# My first Walmart save...



## Findlay (Jul 22, 2011)

I went to a Walmart I've never been in before today... went for a few miscellaneous things... ended up with a new betta. 
That seems to happen a lot on this site 

I thought Walmarts stopped selling fish (at least around here)... guess not. They SHOULD. I went through the two shelves of cups, and in the veeeerrrry back (I had to contort my arm to reach), behind a few dead ones  I found this guy, still hanging in. I could barely see him. He worked his way through the sludge water to look at me with... 'that' face. You all know what I'm talkin about!! lol

So, I got him.
He's a multicolor orange/pink (I'm sure he'll change once he gets to feelin better) VT. I've never been a huge fan of VT, but this guy stole my heart! He seems to be in fair shape, only a bit of rot. Gonna get him all fixed up in no time :-D
I'm thinking up a name for him. I have a few in mind. Ryo, Koen, Derrig, Akito, and Fearghus. Can't decide.... but I'm leaning towards Ryo.

Sorry the pic isn't the best, but you get the idea :lol:
I'll update as he settles in and destresses a bit.


----------



## LaLaLeyla (Aug 17, 2011)

He must look really pretty in clean water


----------



## Bettas Rule (Aug 18, 2011)

Have you done a stress coat treatment for him?


----------



## Findlay (Jul 22, 2011)

Yup yup, chillin in an AQ treatment, with stress coat.

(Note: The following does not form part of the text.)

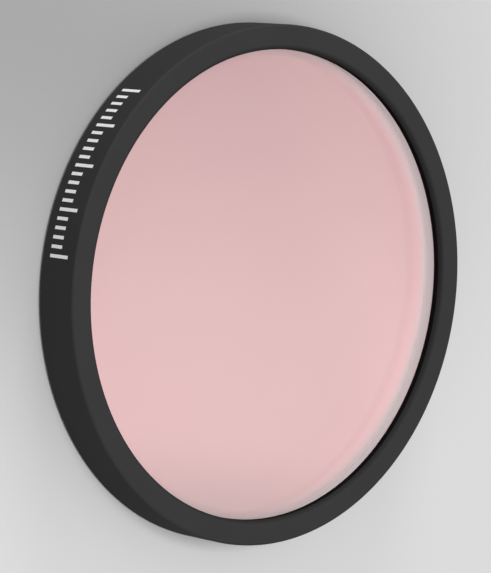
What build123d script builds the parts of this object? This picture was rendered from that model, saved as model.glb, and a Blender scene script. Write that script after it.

He's already looking better... well, happier


----------



## Bettas Rule (Aug 18, 2011)

That's wonderful. He should be good to go in no time!  
Have you ever tried the Indian almond leaves ? I have heard a lot about them but never personally used them.


----------



## Leeniex (Aug 14, 2011)

He's a beautiful color! I was tempted at Petsmart today, but I was a good girl....unfortunately.


----------



## Findlay (Jul 22, 2011)

Update - here are some new shots.
The first is of last night, lookin a bit overwhelmed...

And the other two pics are from this morning.
He is spreading his fins, making fishie faces, and feeling fine!

I'm so happy!! ^.^


----------



## Leeniex (Aug 14, 2011)

Oh he is lovely!


----------



## TequilatheBetta (Apr 5, 2011)

absolutely beautiful  I'm not a big fan of veiltails either but he is so pretty!


----------



## Dozzem (Jul 29, 2011)

I am a fan of the name Ryo! Very nice! I bet he will pretty up in NO TIME in your care. Good luck~


----------



## Abby (Jan 13, 2011)

Ryo suits him and hes so pretty! congrats on a great find


----------